(Records for this exercise)

* * * * * * * * *

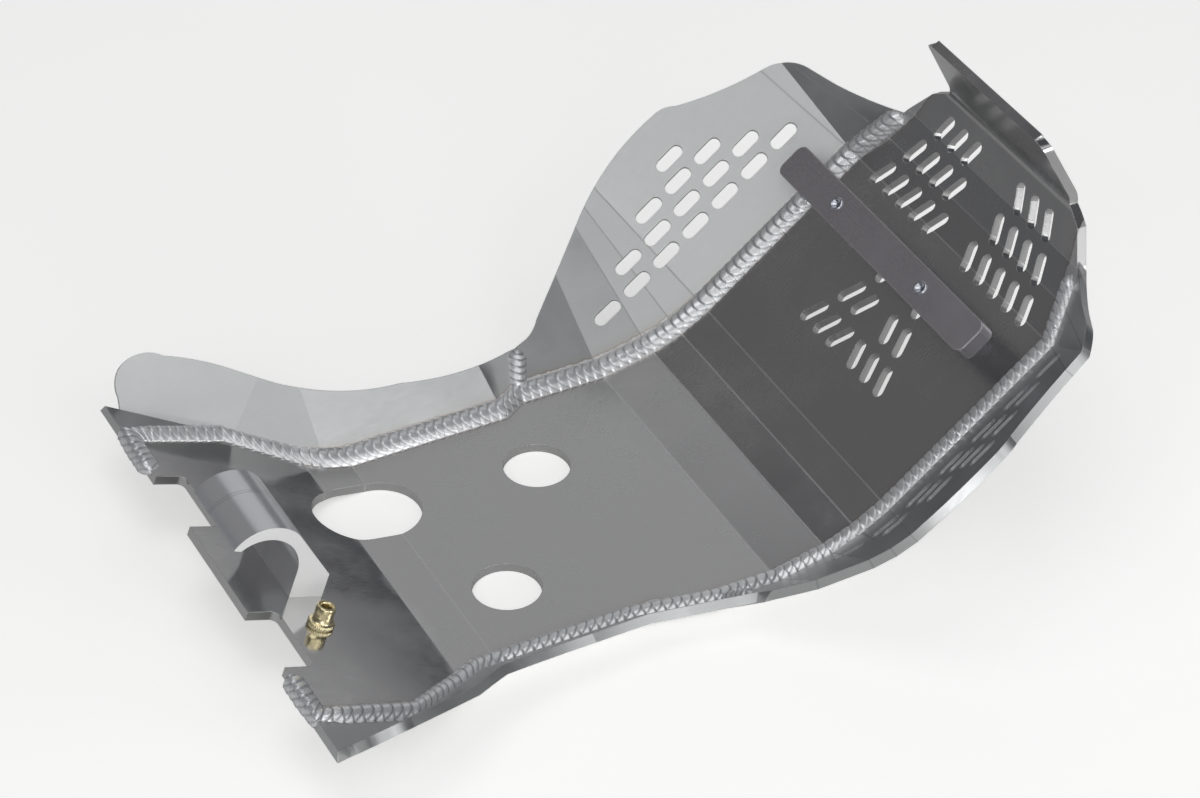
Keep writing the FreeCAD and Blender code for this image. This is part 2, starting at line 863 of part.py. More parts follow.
def rear_view(facets):
    normal = facets[1].outward + facets[2].outward + facets[3].outward
    normal.normalize()
    across = Vector(0, 1, 0) - normal * normal.y
    across.normalize()
    return View(Vector(size("base_half_width"), half_base, thickness), across, normal)


# The rear wing's rim, from its front corner to the turned-out rear corner, in rows as above
REAR_RIM = [
    (-140.0, 33.0),
    (-115.0, 30.9),
    (-74.0, 26.4, -40.0, 29.9),
    (-8.0, 34.9, 24.8, 49.2),
    (46.5, 64.0),
    (60.0, 71.9, 76.0, 78.9),
    (91.0, 83.1, 99.6, 79.3),
    (103.8, 72.5, 104.4, 65.0),
    (105.4, 57.5),
    (105.4, -30.0),
    (-140.0, -30.0),
    (-140.0, 33.0),
]


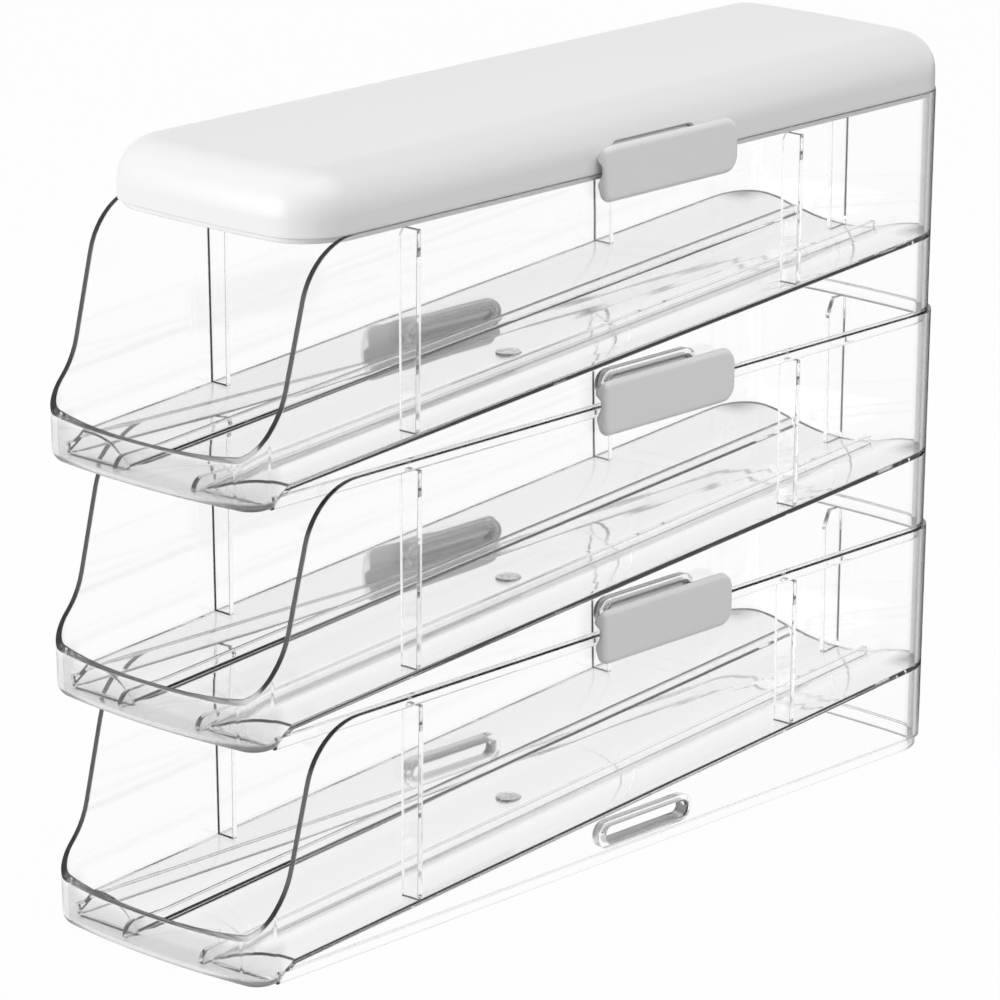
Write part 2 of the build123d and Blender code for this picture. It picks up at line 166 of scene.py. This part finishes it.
def tier_marks_group():
    """Where a tier looks unlike its plain walls: painted shade on the swept front edge, the slots,
    the rounded corners and the nose, and the gate's own mark. Heights are counted within one
    pitch, so that the same marks serve all three tiers."""
    tree = bpy.data.node_groups.new("tier_marks", "ShaderNodeTree")
    side = tree.interface.new_socket
    for name in ("Vector", "Normal"):
        side(name=name, in_out="INPUT", socket_type="NodeSocketVector")
    for name in ("Front Edge", "Edge Painted Shade", "Corner", "Gate", "Nose"):
        side(name=name, in_out="OUTPUT", socket_type="NodeSocketFloat")
    inlet = tree.nodes.new("NodeGroupInput").outputs
    outlet = tree.nodes.new("NodeGroupOutput").inputs
    x, y, z = axes(tree, inlet["Vector"])
    facing_x, facing_y, facing_z = axes(tree, inlet["Normal"])
    across = maths(tree, "ABSOLUTE", x)
    above_lip = maths(tree, "FLOORED_MODULO", maths(tree, "SUBTRACT", z, LIP_LEVEL), TIER_PITCH)
    above_foot = maths(tree, "FLOORED_MODULO", maths(tree, "SUBTRACT", z, FOOT_LEVEL), TIER_PITCH)

    # The open front edge, which sweeps from the lip up to the rim and ends beside it
    rim_end = product(tree, fade(tree, across, RIM_END_SIDE), fade(tree, above_lip, RIM_END_TOP))
    in_height = maths(tree, "MAXIMUM", fade(tree, above_lip, SWEEP_TOP), rim_end)
    in_sweep = product(tree, fade(tree, y, SWEEP_FRONT), in_height)
    sideways = maths(tree, "ABSOLUTE", facing_x)
    rising = fade(tree, facing_z, SWEEP_RISING)
    faces_out = product(tree, rising, fade(tree, sideways, SWEEP_SIDEWAYS))
    swept_edge = product(tree, in_sweep, faces_out)

    # The rounded lower edge of the nose, in a band that climbs towards both corners
    to_corner = fade(tree, across, BAND_SPAN)
    above_band = maths(tree, "SUBTRACT", above_foot, product(tree, to_corner, BAND_CLIMB))
    low_nose = product(tree, fade(tree, y, BAND_FRONT), fade(tree, above_band, BAND_TOP))
    not_flat = fade(tree, facing_z, BAND_NOT_FLAT)
    outer_round = product(tree, not_flat, fade(tree, facing_z, BAND_DOWNWARD))
    low_corner = product(tree, low_nose, outer_round, to_corner)

    # The faces inside a clip slot, which is a long hole with round ends
    off_middle = maths(tree, "ABSOLUTE", maths(tree, "SUBTRACT", y, SLOT_MIDDLE))
    past_end = maths(tree, "MAXIMUM", maths(tree, "SUBTRACT", off_middle, SLOT_HALF), 0.0)
    above_slot = maths(tree, "SUBTRACT", maths(tree, "FLOORED_MODULO", z, TIER_PITCH), SLOT_LEVEL)
    near_slot = fade(tree, reach(tree, past_end, above_slot), SLOT_RADIUS)
    in_slot = product(tree, near_slot, fade(tree, across, SLOT_SIDE))
    slot_end = product(tree, in_slot, fade(tree, facing_y, SLOT_END_FACING))

    sweep_or_corner = maths(tree, "MAXIMUM", swept_edge, low_corner)
    less_polished_and_shaded = maths(tree, "MAXIMUM", sweep_or_corner, in_slot)
    # Painted shade: steep faces of the swept edge darker, the nose's rounded lower band, the slot
    # faces and the slot ends darker still
    painted_edge_shade = fade(tree, facing_z, SWEEP_SHADE_RISING, SWEEP_PAINTED_SHADES)
    painted_edge_shade = blend(tree, low_corner, painted_edge_shade, BAND_PAINTED_SHADE)
    painted_edge_shade = blend(tree, in_slot, painted_edge_shade, SLOT_PAINTED_SHADE)
    painted_edge_shade = blend(tree, slot_end, painted_edge_shade, SLOT_END_PAINTED_SHADE)

    # The back corners, the whole nose, and the streaky disc where the plastic was let in
    beside = fade(tree, across, BACK_CORNER_SIDE)
    back_corner = product(tree, beside, fade(tree, y, BACK_CORNER_REAR))
    nose = product(tree, fade(tree, y, NOSE_FRONT), fade(tree, above_foot, NOSE_TOP))
    swirl = noise(tree, inlet["Vector"], Scale=420.0, Detail=3.0, Distortion=2.5)
    from_gate = reach(tree, across, maths(tree, "SUBTRACT", y, GATE_MIDDLE))
    gate = product(tree, fade(tree, from_gate, GATE_RADIUS), fade(tree, swirl, GATE_STREAKS))

    put(tree, less_polished_and_shaded, outlet["Front Edge"])
    put(tree, painted_edge_shade, outlet["Edge Painted Shade"])
    put(tree, back_corner, outlet["Corner"])
    put(tree, gate, outlet["Gate"])
    put(tree, nose, outlet["Nose"])
    return tree


moulded_skin = moulded_skin_group()
tier_marks = tier_marks_group()


def bare_material(name):
    """A new material with nothing in it but its output."""
    made = bpy.data.materials.new(name)
    made.use_nodes = True
    made.node_tree.nodes.clear()
    return made, made.node_tree, made.node_tree.nodes.new("ShaderNodeOutputMaterial").inputs


def lay_skin(tree, shell, ripple_scale, gloss, spread, strength, depth, rounding, samples):
    """Gives a shell the moulded skin and softly broken edges."""
    place = tree.nodes.new("ShaderNodeTexCoord").outputs
    skin = tree.nodes.new("ShaderNodeGroup")
    skin.node_tree = moulded_skin
    skin.inputs["Ripple Scale"].default_value = ripple_scale
    skin.inputs["Gloss Roughness"].default_value = gloss
    skin.inputs["Roughness Spread"].default_value = spread
    tree.links.new(place["Object"], skin.inputs["Vector"])
    rounded = tree.nodes.new("ShaderNodeBevel")
    rounded.samples = samples
    rounded.inputs["Radius"].default_value = rounding
    ripple = tree.nodes.new("ShaderNodeBump")
    ripple.inputs["Strength"].default_value = strength
    ripple.inputs["Distance"].default_value = depth
    tree.links.new(skin.outputs["Height"], ripple.inputs["Height"])
    tree.links.new(rounded.outputs["Normal"], ripple.inputs["Normal"])
    tree.links.new(ripple.outputs["Normal"], shell.inputs["Normal"])
    return place, skin.outputs


def clear_moulding_material():
    """Hard clear plastic, painted grey as shade where it is seen edge on, with painted shade, the
    gate's own grey and more roughness on its marked places.
    """
    made, tree, out = bare_material("clear_moulding")
    shell = tree.nodes.new("ShaderNodeBsdfPrincipled")
    shell.inputs["Metallic"].default_value = 0.0
    shell.inputs["IOR"].default_value = TIER_IOR
    shell.inputs["Transmission Weight"].default_value = 1.0
    place, skin = lay_skin(tree, shell, ripple_scale=26.0, gloss=0.0, spread=0.03,
                           strength=0.08, depth=0.0006, rounding=BROKEN_EDGE, samples=4)
    marks = tree.nodes.new("ShaderNodeGroup")
    marks.node_tree = tier_marks
    tree.links.new(place["Object"], marks.inputs["Vector"])
    tree.links.new(place["Normal"], marks.inputs["Normal"])
    marked = marks.outputs

    # Painted shade: seen nearly along the surface the plastic is painted grey, standing in for the
    # dark edges that refraction shows, and sooner at a thick back corner
    facing = tree.nodes.new("ShaderNodeLayerWeight")
    facing.inputs["Blend"].default_value = 0.5
    wall_shade = ramp(tree, facing.outputs["Facing"], WALL_PAINTED_SHADE)
    corner_shade = ramp(tree, facing.outputs["Facing"], CORNER_PAINTED_SHADE)
    tint_with_painted_shade = blend(tree, marked["Corner"], wall_shade, corner_shade, "RGBA")
    # The open front edge, the slots and the gate are less polished than the walls; the edge and
    # slot tones laid on here are painted shade
    tint_with_painted_shade = blend(tree, marked["Front Edge"], tint_with_painted_shade, marked["Edge Painted Shade"], "RGBA")
    tint_with_painted_shade = blend(tree, marked["Gate"], tint_with_painted_shade, GATE_TONE, "RGBA")
    # The nose bends the light round its lower edge and looks greyer than the walls
    tint_with_painted_shade = blend(tree, marked["Nose"], tint_with_painted_shade, grey(NOSE_TONE), "RGBA", "MULTIPLY")
    tree.links.new(tint_with_painted_shade, shell.inputs["Base Color"])
    frosted = maths(tree, "MULTIPLY_ADD", marked["Front Edge"], EDGE_FROST, skin["Roughness"])
    tree.links.new(frosted, shell.inputs["Roughness"])

    body = tree.nodes.new("ShaderNodeVolumeAbsorption")
    body.inputs["Color"].default_value = BODY_COLOUR
    body.inputs["Density"].default_value = BODY_DENSITY
    tree.links.new(shell.outputs["BSDF"], out["Surface"])
    tree.links.new(body.outputs["Volume"], out["Volume"])
    return made


def dress(names, material):
    for name in names:
        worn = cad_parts[name].data.materials
        worn.clear()
        worn.append(material)


dress(("bottom_tier", "middle_tier", "top_tier"), clear_moulding_material())


# ---------------------------------------------------------------------------
# The lid
# One opaque white moulding, crowned on top with one soft sweep round the
# edge, and a short skirt that drops inside the rim of the top tier.
# ---------------------------------------------------------------------------
LID_WHITE = 0.86
CLOUD_SHADE = 0.975


def white_moulding_material(name, white, gloss, ripple_scale, rounding):
    """Opaque white plastic with a barely clouded colour and a satin gloss."""
    made, tree, out = bare_material(name)
    shell = tree.nodes.new("ShaderNodeBsdfPrincipled")
    shell.inputs["Metallic"].default_value = 0.0
    shell.inputs["IOR"].default_value = 1.49
    place, skin = lay_skin(tree, shell, ripple_scale=ripple_scale, gloss=gloss, spread=0.08,
                           strength=0.05, depth=0.0004, rounding=rounding, samples=6)
    shade = blend(tree, skin["Cloud"], grey(white * CLOUD_SHADE), grey(white), "RGBA")
    tree.links.new(shade, shell.inputs["Base Color"])
    tree.links.new(skin["Roughness"], shell.inputs["Roughness"])
    tree.links.new(shell.outputs["BSDF"], out["Surface"])
    return made


white_lid = white_moulding_material(
    "white_lid", LID_WHITE, gloss=0.28, ripple_scale=30.0, rounding=0.0006)
dress(("lid",), white_lid)


# ---------------------------------------------------------------------------
# The six clips
# Small white mouldings with a tab at the top and a hook along the foot that
# reaches under the rim below. Each turns on two pins in the slot that holds it.
# ---------------------------------------------------------------------------
CLIP_WHITE = 0.84

white_clip = white_moulding_material(
    "white_clip", CLIP_WHITE, gloss=0.32, ripple_scale=60.0, rounding=0.0014)
for owner in ("middle", "top", "lid"):
    dress((f"{owner}_clip_right", f"{owner}_clip_left"), white_clip)


# ---------------------------------------------------------------------------
# The table, the sky and the lamps
# A plain pale table under an even white surround, with one broad lamp above
# on the right and one in front on the left.
# ---------------------------------------------------------------------------
TABLE_RADIUS, TABLE_LEVEL = 4.0, -0.0002
PAPER_GREY = 0.6
TABLE_GLOW_SHARE = 0.98
ROOM_GREY, ROOM_STRENGTH = 0.78, 0.46
SKY_DIMMING, SKY_TONES = (0.2, 0.6), (1.0, 0.45)

# The sides of the painted dark reflection on the table, each a line of X against Y with its slope,
# its offset and how far the patch fades there, and then the patch's front
PAINTED_REFLECTION_SIDES = ((0.40, -0.02, (0.04, -0.04)), (-1.30, 0.15, (-0.04, 0.04)))
PAINTED_REFLECTION_FRONT = (0.17, 0.20)
PAINTED_REFLECTION_TONES = (1.0, 0.05)

LAMP_AIM = (0, 0, 0.12)
LAMP_WIDTH = 1.4


def seen_surround(tree):
    """1 for rays that see the surround straight, in gloss or through clear plastic."""
    path = tree.nodes.new("ShaderNodeLightPath").outputs
    straight = maths(tree, "MAXIMUM", path["Is Camera Ray"], path["Is Transmission Ray"])
    return path, maths(tree, "MAXIMUM", straight, path["Is Glossy Ray"])


def glowing(tree, kind, colour, strength):
    light = tree.nodes.new(kind)
    put(tree, colour, light.inputs["Color"])
    put(tree, strength, light.inputs["Strength"])
    return light.outputs[0]


def mixed(tree, share, first, second):
    mix = tree.nodes.new("ShaderNodeMixShader")
    for socket, value in zip(mix.inputs, (share, first, second)):
        tree.links.new(value, socket)
    return mix.outputs["Shader"]


bpy.ops.mesh.primitive_circle_add(
    vertices=96, radius=TABLE_RADIUS, fill_type="NGON", location=(0, 0, TABLE_LEVEL))
table = bpy.context.object
table.name = "table"

table_face, tree, out = bare_material("table_face")
path, seen = seen_surround(tree)
# Painted reflection: a dark patch on the table, seen only in gloss and not through the clear
# plastic, stands in for a dark card behind the object and draws its rounded back corner
x, y, _ = axes(tree, tree.nodes.new("ShaderNodeTexCoord").outputs["Object"])
within = []
for slope, offset, limits in PAINTED_REFLECTION_SIDES:
    side = maths(tree, "MULTIPLY_ADD", y, slope, offset)
    within.append(fade(tree, maths(tree, "SUBTRACT", x, side), limits))
within.append(fade(tree, y, PAINTED_REFLECTION_FRONT))
not_through = maths(tree, "SUBTRACT", 1.0, path["Is Transmission Ray"])
painted_reflection = product(tree, *within, path["Is Glossy Ray"], not_through)
glow_and_painted_reflection = glowing(tree, "ShaderNodeEmission", grey(1.0), fade(tree, painted_reflection, (0.0, 1.0), PAINTED_REFLECTION_TONES))
paper = tree.nodes.new("ShaderNodeBsdfDiffuse")
paper.inputs["Color"].default_value = grey(PAPER_GREY)
face = mixed(tree, product(tree, seen, TABLE_GLOW_SHARE), paper.outputs["BSDF"], glow_and_painted_reflection)
tree.links.new(face, out["Surface"])
table.data.materials.append(table_face)

sky = bpy.data.worlds.new("studio")
bpy.context.scene.world = sky
sky.use_nodes = True
tree = sky.node_tree
tree.nodes.clear()
path, seen = seen_surround(tree)
room = glowing(tree, "ShaderNodeBackground", grey(ROOM_GREY), ROOM_STRENGTH)
# For gloss and clear plastic the surround is white near the horizon and dim overhead
_, _, height = axes(tree, tree.nodes.new("ShaderNodeTexCoord").outputs["Generated"])
dimming = fade(tree, height, SKY_DIMMING, SKY_TONES)
dimmed = glowing(tree, "ShaderNodeBackground", grey(1.0), dimming)
white = glowing(tree, "ShaderNodeBackground", grey(1.0), 1.0)
surround = mixed(tree, path["Is Camera Ray"], mixed(tree, seen, room, dimmed), white)
tree.links.new(surround, tree.nodes.new("ShaderNodeOutputWorld").inputs["Surface"])


def soft_lamp(name, place, watts):
    lamp = bpy.data.lights.new(name, "AREA")
    lamp.shape = "SQUARE"
    lamp.size = LAMP_WIDTH
    lamp.energy = watts
    holder = bpy.data.objects.new(name, lamp)
    bpy.context.scene.collection.objects.link(holder)
    holder.location = place
    holder.rotation_euler = (Vector(LAMP_AIM) - Vector(place)).to_track_quat("-Z", "Y").to_euler()


soft_lamp("overhead_lamp", (0.62, 0.1, 1.45), 13.0)
soft_lamp("front_lamp", (-0.6, -1.9, 0.45), 29.0)


# ---------------------------------------------------------------------------
# The camera
# A long lens from the front right and a little above, as in the photograph.
# ---------------------------------------------------------------------------
CAMERA_PLACE = (1.26668, -1.35785, 0.66625)
CAMERA_DOWN, CAMERA_ROUND = 16.408, 43.157

lens = bpy.data.cameras.new("camera")
lens.sensor_width = 36.0
lens.lens = 203.2
lens.clip_start = 0.05
lens.clip_end = 30.0
camera = bpy.data.objects.new("camera", lens)
bpy.context.scene.collection.objects.link(camera)
camera.location = CAMERA_PLACE
camera.rotation_euler = (math.radians(90 - CAMERA_DOWN), 0.0, math.radians(CAMERA_ROUND))
bpy.context.scene.camera = camera

bpy.context.scene.view_settings.view_transform = "Standard"
bounces = bpy.context.scene.cycles
bounces.max_bounces = 16
bounces.transmission_bounces = 16
bounces.glossy_bounces = 8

* * * * * * * * *

(Goal) Return exactly the opening lines of the listing above, ending with the line that has "thickness), across, normal)".

(Complete answer)
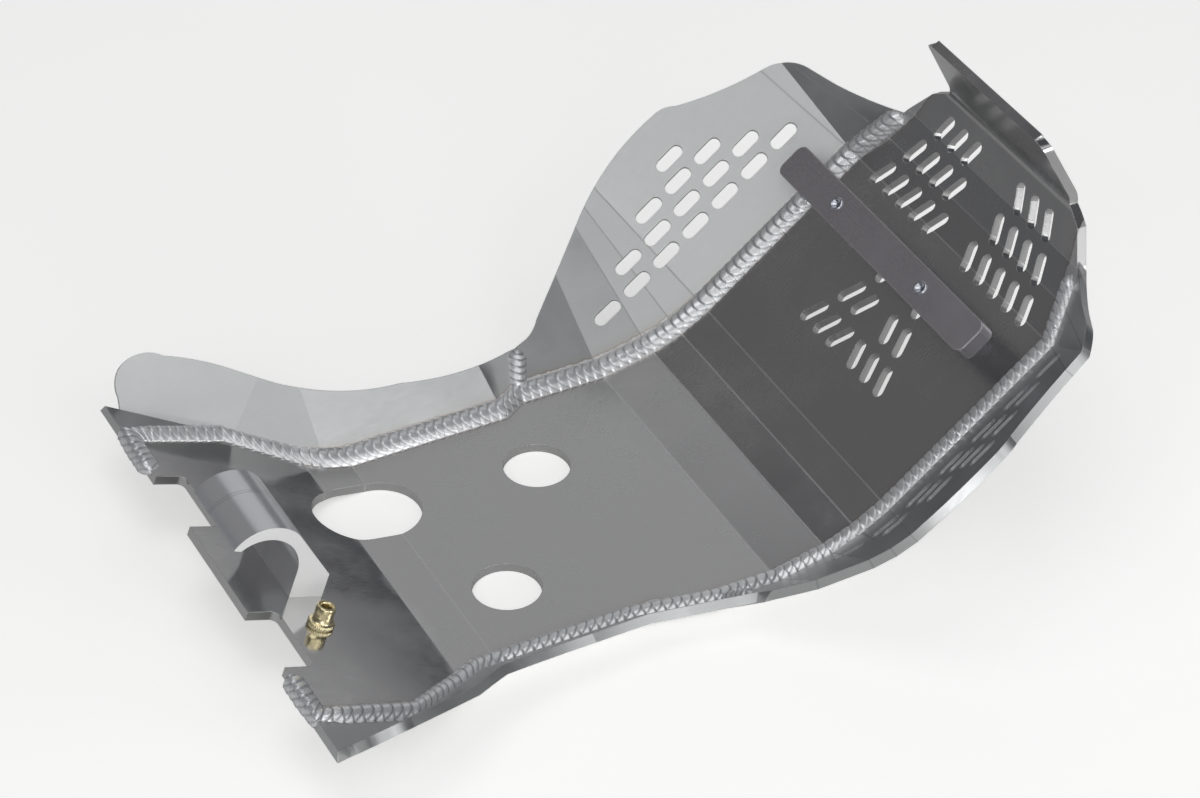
Keep writing the FreeCAD and Blender code for this image. This is part 2, starting at line 863 of part.py. More parts follow.
def rear_view(facets):
    normal = facets[1].outward + facets[2].outward + facets[3].outward
    normal.normalize()
    across = Vector(0, 1, 0) - normal * normal.y
    across.normalize()
    return View(Vector(size("base_half_width"), half_base, thickness), across, normal)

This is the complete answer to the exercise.